Recorded data -
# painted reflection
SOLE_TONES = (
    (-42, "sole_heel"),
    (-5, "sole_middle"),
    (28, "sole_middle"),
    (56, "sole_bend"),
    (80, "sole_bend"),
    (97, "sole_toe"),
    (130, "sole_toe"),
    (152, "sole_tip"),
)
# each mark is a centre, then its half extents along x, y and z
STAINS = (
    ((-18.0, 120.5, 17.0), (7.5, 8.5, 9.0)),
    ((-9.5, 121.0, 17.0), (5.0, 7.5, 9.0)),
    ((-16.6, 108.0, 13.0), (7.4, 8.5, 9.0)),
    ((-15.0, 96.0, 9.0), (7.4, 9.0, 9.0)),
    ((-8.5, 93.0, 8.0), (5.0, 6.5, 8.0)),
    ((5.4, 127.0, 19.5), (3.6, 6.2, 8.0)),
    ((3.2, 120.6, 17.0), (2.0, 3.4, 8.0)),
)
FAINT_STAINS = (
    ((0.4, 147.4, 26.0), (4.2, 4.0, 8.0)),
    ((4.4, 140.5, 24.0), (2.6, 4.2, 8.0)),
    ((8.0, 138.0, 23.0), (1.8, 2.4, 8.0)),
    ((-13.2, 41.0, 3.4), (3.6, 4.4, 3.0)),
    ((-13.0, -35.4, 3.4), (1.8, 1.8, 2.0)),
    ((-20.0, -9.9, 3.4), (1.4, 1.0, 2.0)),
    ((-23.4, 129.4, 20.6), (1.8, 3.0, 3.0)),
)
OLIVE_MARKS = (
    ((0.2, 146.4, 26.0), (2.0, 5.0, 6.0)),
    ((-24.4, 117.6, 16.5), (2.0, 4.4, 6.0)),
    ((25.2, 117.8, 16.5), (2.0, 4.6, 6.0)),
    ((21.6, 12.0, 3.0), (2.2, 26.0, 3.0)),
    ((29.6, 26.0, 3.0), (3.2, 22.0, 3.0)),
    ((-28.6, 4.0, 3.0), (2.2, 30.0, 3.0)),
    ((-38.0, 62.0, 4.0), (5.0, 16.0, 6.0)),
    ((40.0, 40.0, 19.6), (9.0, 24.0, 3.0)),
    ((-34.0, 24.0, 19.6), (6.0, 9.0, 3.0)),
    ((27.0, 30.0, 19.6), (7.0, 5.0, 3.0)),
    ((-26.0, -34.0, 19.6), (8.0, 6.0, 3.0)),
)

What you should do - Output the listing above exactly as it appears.

The solution -
# painted reflection
SOLE_TONES = (
    (-42, "sole_heel"),
    (-5, "sole_middle"),
    (28, "sole_middle"),
    (56, "sole_bend"),
    (80, "sole_bend"),
    (97, "sole_toe"),
    (130, "sole_toe"),
    (152, "sole_tip"),
)
# each mark is a centre, then its half extents along x, y and z
STAINS = (
    ((-18.0, 120.5, 17.0), (7.5, 8.5, 9.0)),
    ((-9.5, 121.0, 17.0), (5.0, 7.5, 9.0)),
    ((-16.6, 108.0, 13.0), (7.4, 8.5, 9.0)),
    ((-15.0, 96.0, 9.0), (7.4, 9.0, 9.0)),
    ((-8.5, 93.0, 8.0), (5.0, 6.5, 8.0)),
    ((5.4, 127.0, 19.5), (3.6, 6.2, 8.0)),
    ((3.2, 120.6, 17.0), (2.0, 3.4, 8.0)),
)
FAINT_STAINS = (
    ((0.4, 147.4, 26.0), (4.2, 4.0, 8.0)),
    ((4.4, 140.5, 24.0), (2.6, 4.2, 8.0)),
    ((8.0, 138.0, 23.0), (1.8, 2.4, 8.0)),
    ((-13.2, 41.0, 3.4), (3.6, 4.4, 3.0)),
    ((-13.0, -35.4, 3.4), (1.8, 1.8, 2.0)),
    ((-20.0, -9.9, 3.4), (1.4, 1.0, 2.0)),
    ((-23.4, 129.4, 20.6), (1.8, 3.0, 3.0)),
)
OLIVE_MARKS = (
    ((0.2, 146.4, 26.0), (2.0, 5.0, 6.0)),
    ((-24.4, 117.6, 16.5), (2.0, 4.4, 6.0)),
    ((25.2, 117.8, 16.5), (2.0, 4.6, 6.0)),
    ((21.6, 12.0, 3.0), (2.2, 26.0, 3.0)),
    ((29.6, 26.0, 3.0), (3.2, 22.0, 3.0)),
    ((-28.6, 4.0, 3.0), (2.2, 30.0, 3.0)),
    ((-38.0, 62.0, 4.0), (5.0, 16.0, 6.0)),
    ((40.0, 40.0, 19.6), (9.0, 24.0, 3.0)),
    ((-34.0, 24.0, 19.6), (6.0, 9.0, 3.0)),
    ((27.0, 30.0, 19.6), (7.0, 5.0, 3.0)),
    ((-26.0, -34.0, 19.6), (8.0, 6.0, 3.0)),
)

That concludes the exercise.